| Available data |
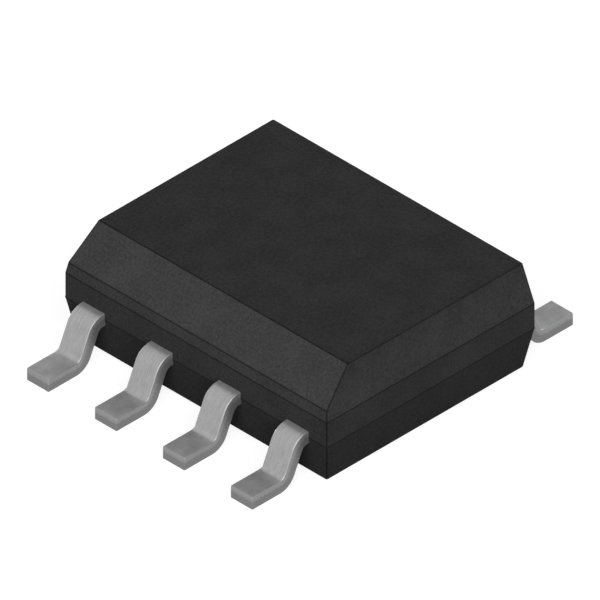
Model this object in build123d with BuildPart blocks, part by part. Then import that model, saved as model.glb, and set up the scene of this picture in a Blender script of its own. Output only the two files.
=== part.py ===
from build123d import *
from math import cos, hypot, radians, sin, tan
import os

# A flash memory chip in an eight-lead small-outline package, in millimetres.
# The origin is the middle of the seating plane, under the body. X runs across the two
# rows of leads, Y along the body towards pins 1 and 8, and Z is up. Pins 1 to 4 are on
# the -X side, below the bevelled top edge, and pins 5 to 8 on the +X side.
# Each lead, with its bond wire, is drawn in the quarter of +X and +Y and mirrored.

# Gull-wing leads
lead_pitch = 1.27
lead_span = 6.00  # across both rows, from toe to toe
lead_width = 0.41
lead_thickness = 0.20
foot_length = 0.52  # flat of the foot, from its toe to the bend
leg_angle = 65.5  # of the leg above the board, in degrees
bend_radius = 0.10  # inside each bend

# Moulded body
body_length = 4.90
body_width = 3.90
standoff = 0.02  # air between the board and the body
parting_height = 0.65  # where the mould halves meet, at half the leads' thickness
belt_height = 0.40  # upright wall above the parting line
cap_height = 0.65  # tapered top, above the belt
draft_angle = 10.0  # of the walls above the belt and below the parting line
bevel_width = 0.40  # of the pin 1 side's bevel, measured across the top
bevel_angle = 45.0
corner_radius = 0.025
edge_radius = 0.02  # round the top, the bevel and the underside
ejector_mark_diameter = 0.80
ejector_mark_depth = 0.03
ejector_mark_spacing = 2.60

# Lead frame inside the body: the paddle under the die, and the leads' fingers
paddle_width = 2.00
paddle_length = 2.50
paddle_downset = 0.20  # below the fingers
paddle_corner_radius = 0.10
tie_bar_width = 0.40
tie_bar_run = 0.12  # level stretch of a tie bar beside the paddle
tie_bar_rise_angle = 45.0
tie_bar_cover = 0.05  # compound over the end of each tie bar
finger_gap = 0.20  # between the fingers and the paddle
tie_bar_gap = 0.25  # between a corner finger and the tie bar
side_pad_width = 0.75  # where the wire lands on a side finger
side_pad_length = 0.40
corner_pad_length = 0.85

# Die and its bond wires
film_thickness = 0.02
film_margin = 0.03  # squeezed out round the die
die_width = 1.50
die_length = 2.00
die_thickness = 0.25
bond_pad_inset = 0.10  # from the die's long edge
corner_bond_inset = 0.15  # from the die's short edge
side_bond_offset = 0.35  # from the middle of the die
wire_diameter = 0.025
loop_height = 0.12  # above the die
loop_knee = 0.04  # cut across the loop's bend
ball_diameter = 0.07
ball_height = 0.02
stitch_length = 0.09
stitch_width = 0.05
stitch_height = 0.01
stitch_inset = 0.15  # from the finger's end

# Levels
foot_middle = lead_thickness / 2
frame_bottom = parting_height - lead_thickness / 2
frame_top = frame_bottom + lead_thickness
paddle_bottom = frame_bottom - paddle_downset
paddle_middle = paddle_bottom + lead_thickness / 2
paddle_top = paddle_bottom + lead_thickness
die_bottom = paddle_top + film_thickness
die_top = die_bottom + die_thickness
belt_top = parting_height + belt_height
body_top = belt_top + cap_height

# Bends, along the middle of the metal
middle_radius = bend_radius + lead_thickness / 2
bend_tangent = middle_radius * tan(radians(leg_angle / 2))
toe = lead_span / 2
heel = toe - foot_length - bend_tangent
shoulder = heel - (parting_height - foot_middle) / tan(radians(leg_angle))

# Places of the fingers and of the bonds
side_row = lead_pitch / 2
corner_row = lead_pitch * 3 / 2
side_tip = paddle_width / 2 + finger_gap
corner_tip = tie_bar_width / 2 + tie_bar_gap
corner_pad_edge = paddle_length / 2 + finger_gap
tie_bar_foot = paddle_length / 2 + tie_bar_run
tie_bar_top = tie_bar_foot + paddle_downset / tan(radians(tie_bar_rise_angle))
tie_bar_end = body_length / 2 - tie_bar_cover
bond_pad = die_width / 2 - bond_pad_inset


def formed(bends, side_view, blank):
    # A wide sheet, bent along its middle as the side view shows, and cut to the blank's outline
    with BuildPart() as sheet:
        with BuildSketch(side_view):
            with BuildLine():
                FilletPolyline(*bends, radius=middle_radius)
            trace(line_width=lead_thickness)
        extrude(amount=body_length, both=True)
        add(blank)
        extrude(amount=body_top, both=True, mode=Mode.INTERSECT)
    return sheet.part


# A side finger's pad flares out evenly, at 45 degrees
side_neck = side_tip + side_pad_length
side_flare = (side_pad_width - lead_width) / 2
with BuildSketch() as side_blank:
    with BuildLine():
        Polyline(
            (side_tip, side_row),
            (side_tip, side_row + side_pad_width / 2),
            (side_neck, side_row + side_pad_width / 2),
            (side_neck + side_flare, side_row + lead_width / 2),
            (toe, side_row + lead_width / 2),
            (toe, side_row),
        )
        mirror(about=Plane.XZ.offset(-side_row))
    make_face()

# A corner finger's pad flares out towards the paddle's short end
corner_neck = corner_tip + corner_pad_length
corner_flare = corner_row - lead_width / 2 - corner_pad_edge
with BuildSketch() as corner_blank:
    with BuildLine():
        Polyline(
            (corner_tip, corner_pad_edge),
            (corner_neck, corner_pad_edge),
            (corner_neck + corner_flare, corner_row - lead_width / 2),
            (toe, corner_row - lead_width / 2),
            (toe, corner_row + lead_width / 2),
            (corner_tip, corner_row + lead_width / 2),
            close=True,
        )
    make_face()

lead_bends = [(0, parting_height), (shoulder, parting_height), (heel, foot_middle), (toe, foot_middle)]
side_lead = formed(lead_bends, Plane.XZ, side_blank.sketch)
corner_lead = formed(lead_bends, Plane.XZ, corner_blank.sketch)

# The paddle's tie bars run out level, rise to the fingers' plane and end inside the wall
with BuildSketch() as paddle_blank:
    RectangleRounded(paddle_width, paddle_length, paddle_corner_radius)
    Rectangle(tie_bar_width, 2 * tie_bar_end)

paddle_bends = [
    (-tie_bar_end, parting_height),
    (-tie_bar_top, parting_height),
    (-tie_bar_foot, paddle_middle),
    (tie_bar_foot, paddle_middle),
    (tie_bar_top, parting_height),
    (tie_bar_end, parting_height),
]
die_paddle = formed(paddle_bends, Plane.YZ, paddle_blank.sketch)

with BuildPart() as die_attach:
    with BuildSketch(Plane.XY.offset(paddle_top)):
        Rectangle(die_width + 2 * film_margin, die_length + 2 * film_margin)
    extrude(amount=film_thickness)

with BuildPart() as memory_die:
    with BuildSketch(Plane.XY.offset(die_bottom)):
        Rectangle(die_width, die_length)
    extrude(amount=die_thickness)


def bond_wire(pad_y, landing_x, landing_y):
    # A ball on the die, a loop in the upright plane through both ends, and a stitch on the finger
    reach = hypot(landing_x - bond_pad, landing_y - pad_y)
    heading = Vector(landing_x - bond_pad, landing_y - pad_y, 0)
    ball_plane = Plane(origin=(bond_pad, pad_y, die_top))
    stitch_plane = Plane(origin=(landing_x, landing_y, frame_top), x_dir=heading)
    loop_plane = Plane(ball_plane.origin, x_dir=heading, z_dir=heading.cross(Vector(0, 0, 1)))
    with BuildPart() as wire:
        with BuildLine(loop_plane):
            Polyline(
                (0, 0),
                (0, loop_height - loop_knee),
                (loop_knee, loop_height),
                (reach, frame_top - die_top),
            )
        with BuildSketch(ball_plane):
            Circle(wire_diameter / 2)
        sweep(transition=Transition.RIGHT)
        with BuildSketch(ball_plane):
            Circle(ball_diameter / 2)
        extrude(amount=ball_height)
        with BuildSketch(stitch_plane):
            Rectangle(stitch_length, stitch_width)
        extrude(amount=stitch_height)
        split(bisect_by=stitch_plane, keep=Keep.TOP)
    return wire.part


side_wire = bond_wire(side_bond_offset, side_tip + stitch_inset, side_row)
corner_wire = bond_wire(
    die_length / 2 - corner_bond_inset,
    corner_tip + corner_pad_length / 2,
    corner_pad_edge + stitch_inset,
)

# Each quarter of the package: its corner pin, its side pin, and the planes it is mirrored in
quarters = [
    (8, 7, []),
    (1, 2, [Plane.YZ]),
    (5, 6, [Plane.XZ]),
    (4, 3, [Plane.YZ, Plane.XZ]),
]


def mirrored(piece, planes):
    # The piece's image in each plane in turn, or a copy where there is none
    with BuildPart() as image:
        add(piece)
        for plane in planes:
            mirror(about=plane, mode=Mode.REPLACE)
    return image.part


leads = {}
bond_wires = {}
for corner_pin, side_pin, planes in quarters:
    leads[corner_pin] = mirrored(corner_lead, planes)
    leads[side_pin] = mirrored(side_lead, planes)
    bond_wires[corner_pin] = mirrored(corner_wire, planes)
    bond_wires[side_pin] = mirrored(side_wire, planes)


def body_section(level, inset):
    # The body's outline at a level, drawn in on all sides from its widest
    with BuildSketch(Plane.XY.offset(level)) as section:
        RectangleRounded(body_width - 2 * inset, body_length - 2 * inset, corner_radius)
    return section.sketch


taper = tan(radians(draft_angle))
underside_inset = (parting_height - standoff) * taper
top_inset = cap_height * taper
bevel_edge = body_width / 2 - top_inset - bevel_width
bevel_normal = (-sin(radians(bevel_angle)), 0, cos(radians(bevel_angle)))
bevel_plane = Plane(origin=(-bevel_edge, 0, body_top), z_dir=bevel_normal)

with BuildPart() as mould_body:
    # Both halves of the mould open freely: the walls draw in from the parting line down and
    # from the belt up
    loft([body_section(standoff, underside_inset), body_section(parting_height, 0)], ruled=True)
    extrude(body_section(parting_height, 0), amount=belt_height)
    loft([body_section(belt_top, 0), body_section(body_top, top_inset)], ruled=True)
    # The bevel along the top of the pin 1 side
    split(bisect_by=bevel_plane, keep=Keep.BOTTOM)
    underside = mould_body.faces().sort_by(Axis.Z)[0]
    top_face = mould_body.faces().sort_by(Axis.Z)[-1]
    bevel_face = mould_body.faces().filter_by(bevel_plane)[0]
    fillet(underside.edges() + top_face.edges() + bevel_face.edges(), radius=edge_radius)
    # The ejector pins leave their marks in the underside
    with BuildSketch(Plane.XY.offset(standoff)):
        with GridLocations(0, ejector_mark_spacing, 1, 2):
            Circle(ejector_mark_diameter / 2)
    extrude(amount=ejector_mark_depth, mode=Mode.SUBTRACT)
    # The compound fills all the space round what it holds
    add([die_paddle, die_attach.part, memory_die.part], mode=Mode.SUBTRACT)
    add([*leads.values(), *bond_wires.values()], mode=Mode.SUBTRACT)

pieces = {
    "mould_body": mould_body.part,
    "die_paddle": die_paddle,
    "die_attach": die_attach.part,
    "memory_die": memory_die.part,
}
for pin in sorted(leads):
    pieces[f"lead_{pin}"] = leads[pin]
    pieces[f"bond_wire_{pin}"] = bond_wires[pin]

os.makedirs("parts", exist_ok=True)
for name, piece in pieces.items():
    piece.label = name
    export_step(piece, f"parts/{name}.step")
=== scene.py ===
import math

import bmesh
import bpy
import numpy as np
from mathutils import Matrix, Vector


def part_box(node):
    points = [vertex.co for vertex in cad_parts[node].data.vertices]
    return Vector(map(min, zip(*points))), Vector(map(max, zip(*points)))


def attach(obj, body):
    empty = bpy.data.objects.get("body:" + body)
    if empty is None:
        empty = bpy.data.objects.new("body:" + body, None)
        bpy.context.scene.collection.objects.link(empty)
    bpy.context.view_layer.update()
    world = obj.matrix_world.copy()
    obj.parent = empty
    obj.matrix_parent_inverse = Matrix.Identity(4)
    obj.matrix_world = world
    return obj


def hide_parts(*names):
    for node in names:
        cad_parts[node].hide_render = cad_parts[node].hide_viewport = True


# A flash memory chip in its eight-lead package, dressed for a plain studio picture.
# The body and the leads are new surfaces in the place of their CAD nodes. What lies inside
# the body keeps its CAD shape and gets its real finish.
# X runs across the two rows of leads, Y along the body, and Z up from the board. Pins 1 to 4
# stand on the -X side, below the bevel, with pin 1 at the +Y end.

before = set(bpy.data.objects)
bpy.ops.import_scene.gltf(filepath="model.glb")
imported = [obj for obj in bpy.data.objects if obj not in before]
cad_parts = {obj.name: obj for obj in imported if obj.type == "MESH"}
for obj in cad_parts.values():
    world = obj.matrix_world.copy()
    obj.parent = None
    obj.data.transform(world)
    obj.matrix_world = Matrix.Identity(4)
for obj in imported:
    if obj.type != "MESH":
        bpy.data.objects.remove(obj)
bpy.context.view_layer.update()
print("frame loaded:", len(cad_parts), "nodes")

mm = 0.001  # of the scene's metres
allPins = range(1, 9)
cornerPins = (1, 4, 5, 8)


# Mesh tools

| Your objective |
Out of the data above, set down the lines from the one with "extrude(amount=ejector_mark_depth, mode=Mode.SUBTRACT)" to the one with "before = set(bpy.data.objects)", both included, exactly as written and with no additions.

| Task output |
    extrude(amount=ejector_mark_depth, mode=Mode.SUBTRACT)
    # The compound fills all the space round what it holds
    add([die_paddle, die_attach.part, memory_die.part], mode=Mode.SUBTRACT)
    add([*leads.values(), *bond_wires.values()], mode=Mode.SUBTRACT)

pieces = {
    "mould_body": mould_body.part,
    "die_paddle": die_paddle,
    "die_attach": die_attach.part,
    "memory_die": memory_die.part,
}
for pin in sorted(leads):
    pieces[f"lead_{pin}"] = leads[pin]
    pieces[f"bond_wire_{pin}"] = bond_wires[pin]

os.makedirs("parts", exist_ok=True)
for name, piece in pieces.items():
    piece.label = name
    export_step(piece, f"parts/{name}.step")
=== scene.py ===
import math

import bmesh
import bpy
import numpy as np
from mathutils import Matrix, Vector


def part_box(node):
    points = [vertex.co for vertex in cad_parts[node].data.vertices]
    return Vector(map(min, zip(*points))), Vector(map(max, zip(*points)))


def attach(obj, body):
    empty = bpy.data.objects.get("body:" + body)
    if empty is None:
        empty = bpy.data.objects.new("body:" + body, None)
        bpy.context.scene.collection.objects.link(empty)
    bpy.context.view_layer.update()
    world = obj.matrix_world.copy()
    obj.parent = empty
    obj.matrix_parent_inverse = Matrix.Identity(4)
    obj.matrix_world = world
    return obj


def hide_parts(*names):
    for node in names:
        cad_parts[node].hide_render = cad_parts[node].hide_viewport = True


# A flash memory chip in its eight-lead package, dressed for a plain studio picture.
# The body and the leads are new surfaces in the place of their CAD nodes. What lies inside
# the body keeps its CAD shape and gets its real finish.
# X runs across the two rows of leads, Y along the body, and Z up from the board. Pins 1 to 4
# stand on the -X side, below the bevel, with pin 1 at the +Y end.

before = set(bpy.data.objects)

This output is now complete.